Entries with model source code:
::::::

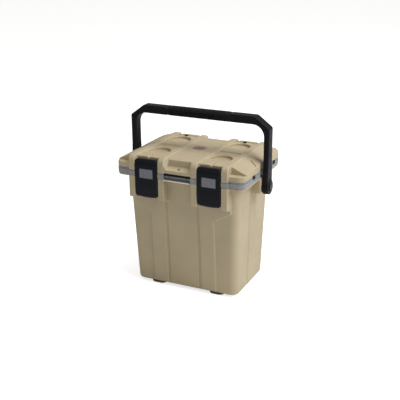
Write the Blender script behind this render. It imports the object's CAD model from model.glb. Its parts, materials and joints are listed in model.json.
"""Looks of the cooler chest: softened moulded shells, procedural materials, camera, floor and light.

Metres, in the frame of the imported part: +Z up, the front faces -Y, the floor is at zero.
"""

import json
from math import cos, pi, radians, sin

import bmesh
import bpy
from mathutils import Matrix, Vector

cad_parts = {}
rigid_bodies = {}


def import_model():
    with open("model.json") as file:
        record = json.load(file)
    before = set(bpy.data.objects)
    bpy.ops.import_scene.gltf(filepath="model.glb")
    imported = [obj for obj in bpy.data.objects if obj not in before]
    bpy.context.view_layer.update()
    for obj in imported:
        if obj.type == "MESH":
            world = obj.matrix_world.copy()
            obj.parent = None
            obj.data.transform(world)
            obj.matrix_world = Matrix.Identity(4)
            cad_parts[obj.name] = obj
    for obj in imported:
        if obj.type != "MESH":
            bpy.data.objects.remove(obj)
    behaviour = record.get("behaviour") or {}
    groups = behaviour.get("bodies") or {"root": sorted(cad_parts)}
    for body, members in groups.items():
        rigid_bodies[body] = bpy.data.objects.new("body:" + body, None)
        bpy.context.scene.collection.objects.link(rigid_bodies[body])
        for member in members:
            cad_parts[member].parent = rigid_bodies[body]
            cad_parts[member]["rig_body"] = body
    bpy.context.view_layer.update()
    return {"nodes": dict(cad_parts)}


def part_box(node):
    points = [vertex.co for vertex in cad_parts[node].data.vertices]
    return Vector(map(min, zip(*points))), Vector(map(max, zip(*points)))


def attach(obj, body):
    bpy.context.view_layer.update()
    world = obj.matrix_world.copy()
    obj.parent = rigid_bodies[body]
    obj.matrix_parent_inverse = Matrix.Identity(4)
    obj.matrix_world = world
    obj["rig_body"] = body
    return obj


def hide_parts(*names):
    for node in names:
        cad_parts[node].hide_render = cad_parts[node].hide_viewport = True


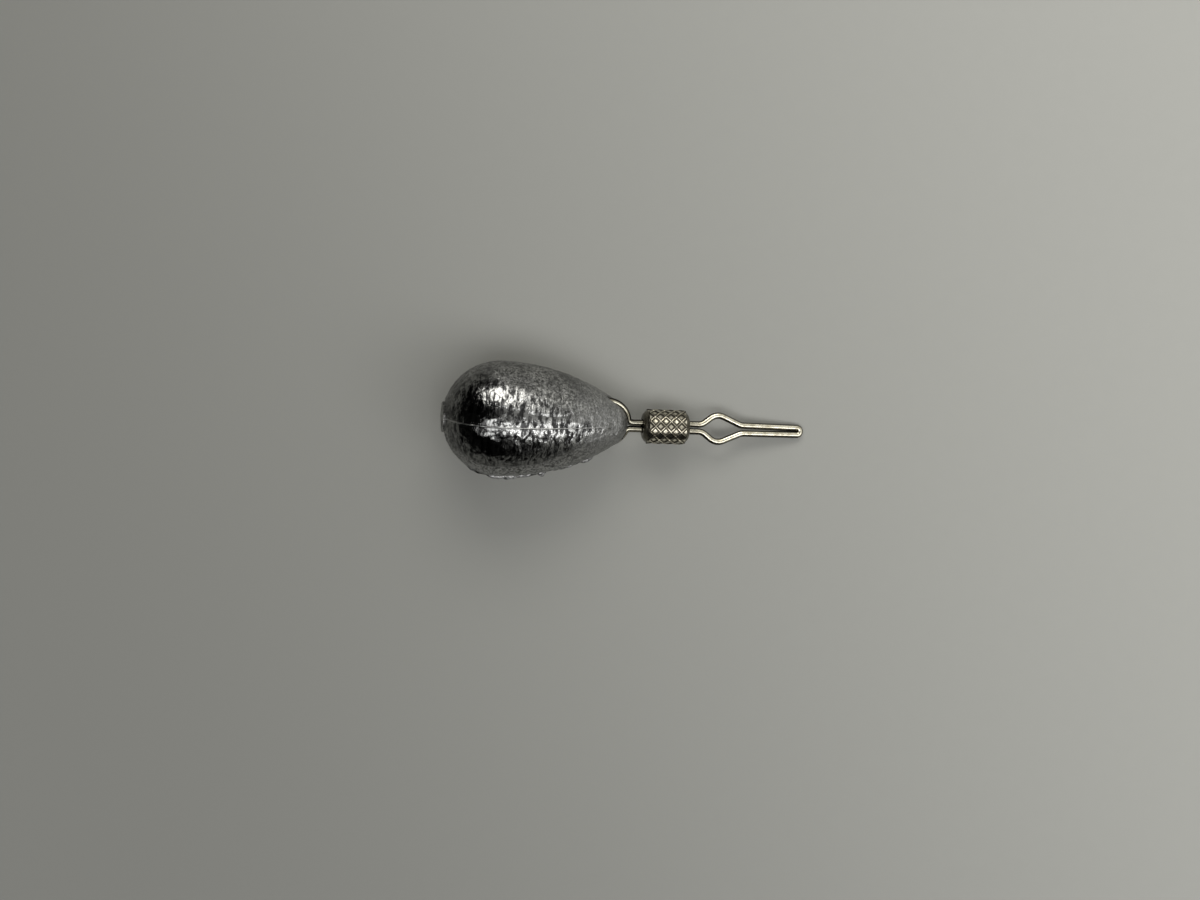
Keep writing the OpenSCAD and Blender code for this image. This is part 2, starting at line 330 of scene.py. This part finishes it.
soiled = lead.data.attributes["soiled"]
beside_wire = [(v, v.normal.copy()) for v in lead.data.vertices
    if v.co.x > nose_from and off_eye(v.co) < wire_r + gap_w]
for v, outwards in beside_wire:
    closeness = 1 - eased(off_eye(v.co), wire_r + gap_floor, wire_r + gap_w)
    soiled.data[v.index].value = closeness
    v.co -= outwards * closeness * gap_depth
print("spots in the gap:", len(beside_wire))

# %% [markdown]
# A finished piece is laid down in its mesh, and its object stays at the origin, where the CAD
# pieces' objects are too. It then rides its body and stands for its CAD piece, and takes that
# piece's place. An edge sharper than a few tens of degrees stays an edge, and the rest is smooth.

# %% Lay the lead down
def lay_down(piece, name, body, node, turn=Matrix(), crease=35):
    """Lays a finished piece down where the CAD piece lies, and lets it stand for that piece."""
    piece.name = piece.data.name = name
    piece.data.transform(laid_down @ turn)
    start_alone()
    piece.select_set(True)
    bpy.context.view_layer.objects.active = piece
    bpy.ops.object.shade_smooth_by_angle(angle=math.radians(crease))
    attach(piece, body)
    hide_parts(node)
    print(name, "has", len(piece.data.vertices), "vertices")


lay_down(lead, "lead_weight", "weight", "lead_body", crease=60)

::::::

■ What the exercise asks ■
Restate the whole listing exactly.

■ The solution ■
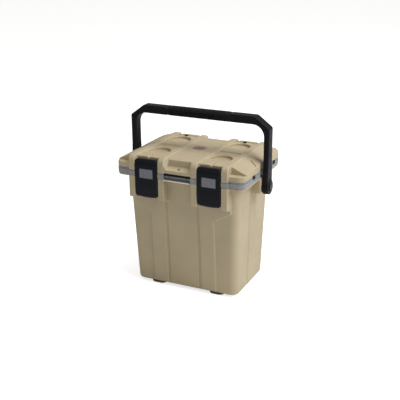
Write the Blender script behind this render. It imports the object's CAD model from model.glb. Its parts, materials and joints are listed in model.json.
"""Looks of the cooler chest: softened moulded shells, procedural materials, camera, floor and light.

Metres, in the frame of the imported part: +Z up, the front faces -Y, the floor is at zero.
"""

import json
from math import cos, pi, radians, sin

import bmesh
import bpy
from mathutils import Matrix, Vector

cad_parts = {}
rigid_bodies = {}


def import_model():
    with open("model.json") as file:
        record = json.load(file)
    before = set(bpy.data.objects)
    bpy.ops.import_scene.gltf(filepath="model.glb")
    imported = [obj for obj in bpy.data.objects if obj not in before]
    bpy.context.view_layer.update()
    for obj in imported:
        if obj.type == "MESH":
            world = obj.matrix_world.copy()
            obj.parent = None
            obj.data.transform(world)
            obj.matrix_world = Matrix.Identity(4)
            cad_parts[obj.name] = obj
    for obj in imported:
        if obj.type != "MESH":
            bpy.data.objects.remove(obj)
    behaviour = record.get("behaviour") or {}
    groups = behaviour.get("bodies") or {"root": sorted(cad_parts)}
    for body, members in groups.items():
        rigid_bodies[body] = bpy.data.objects.new("body:" + body, None)
        bpy.context.scene.collection.objects.link(rigid_bodies[body])
        for member in members:
            cad_parts[member].parent = rigid_bodies[body]
            cad_parts[member]["rig_body"] = body
    bpy.context.view_layer.update()
    return {"nodes": dict(cad_parts)}


def part_box(node):
    points = [vertex.co for vertex in cad_parts[node].data.vertices]
    return Vector(map(min, zip(*points))), Vector(map(max, zip(*points)))


def attach(obj, body):
    bpy.context.view_layer.update()
    world = obj.matrix_world.copy()
    obj.parent = rigid_bodies[body]
    obj.matrix_parent_inverse = Matrix.Identity(4)
    obj.matrix_world = world
    obj["rig_body"] = body
    return obj


def hide_parts(*names):
    for node in names:
        cad_parts[node].hide_render = cad_parts[node].hide_viewport = True


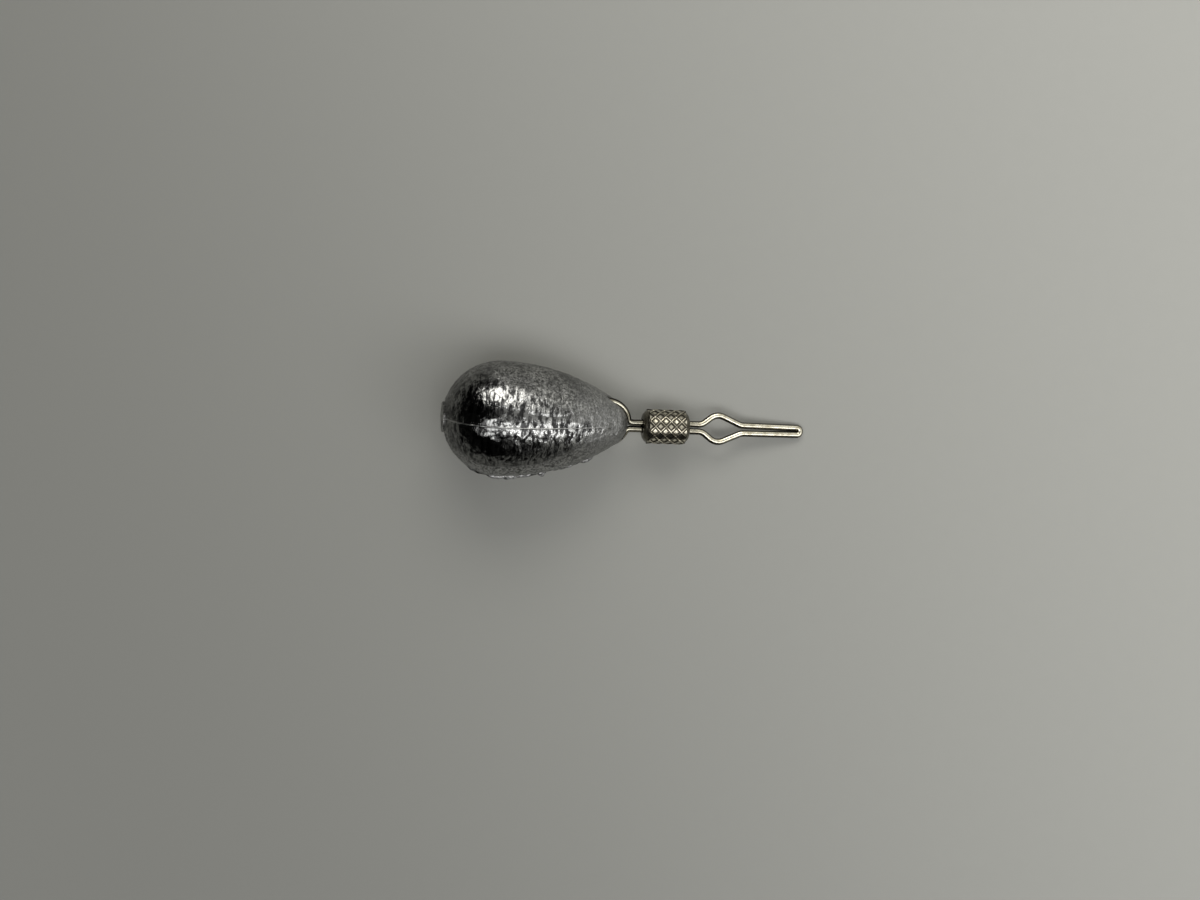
Keep writing the OpenSCAD and Blender code for this image. This is part 2, starting at line 330 of scene.py. This part finishes it.
soiled = lead.data.attributes["soiled"]
beside_wire = [(v, v.normal.copy()) for v in lead.data.vertices
    if v.co.x > nose_from and off_eye(v.co) < wire_r + gap_w]
for v, outwards in beside_wire:
    closeness = 1 - eased(off_eye(v.co), wire_r + gap_floor, wire_r + gap_w)
    soiled.data[v.index].value = closeness
    v.co -= outwards * closeness * gap_depth
print("spots in the gap:", len(beside_wire))

# %% [markdown]
# A finished piece is laid down in its mesh, and its object stays at the origin, where the CAD
# pieces' objects are too. It then rides its body and stands for its CAD piece, and takes that
# piece's place. An edge sharper than a few tens of degrees stays an edge, and the rest is smooth.

# %% Lay the lead down
def lay_down(piece, name, body, node, turn=Matrix(), crease=35):
    """Lays a finished piece down where the CAD piece lies, and lets it stand for that piece."""
    piece.name = piece.data.name = name
    piece.data.transform(laid_down @ turn)
    start_alone()
    piece.select_set(True)
    bpy.context.view_layer.objects.active = piece
    bpy.ops.object.shade_smooth_by_angle(angle=math.radians(crease))
    attach(piece, body)
    hide_parts(node)
    print(name, "has", len(piece.data.vertices), "vertices")


lay_down(lead, "lead_weight", "weight", "lead_body", crease=60)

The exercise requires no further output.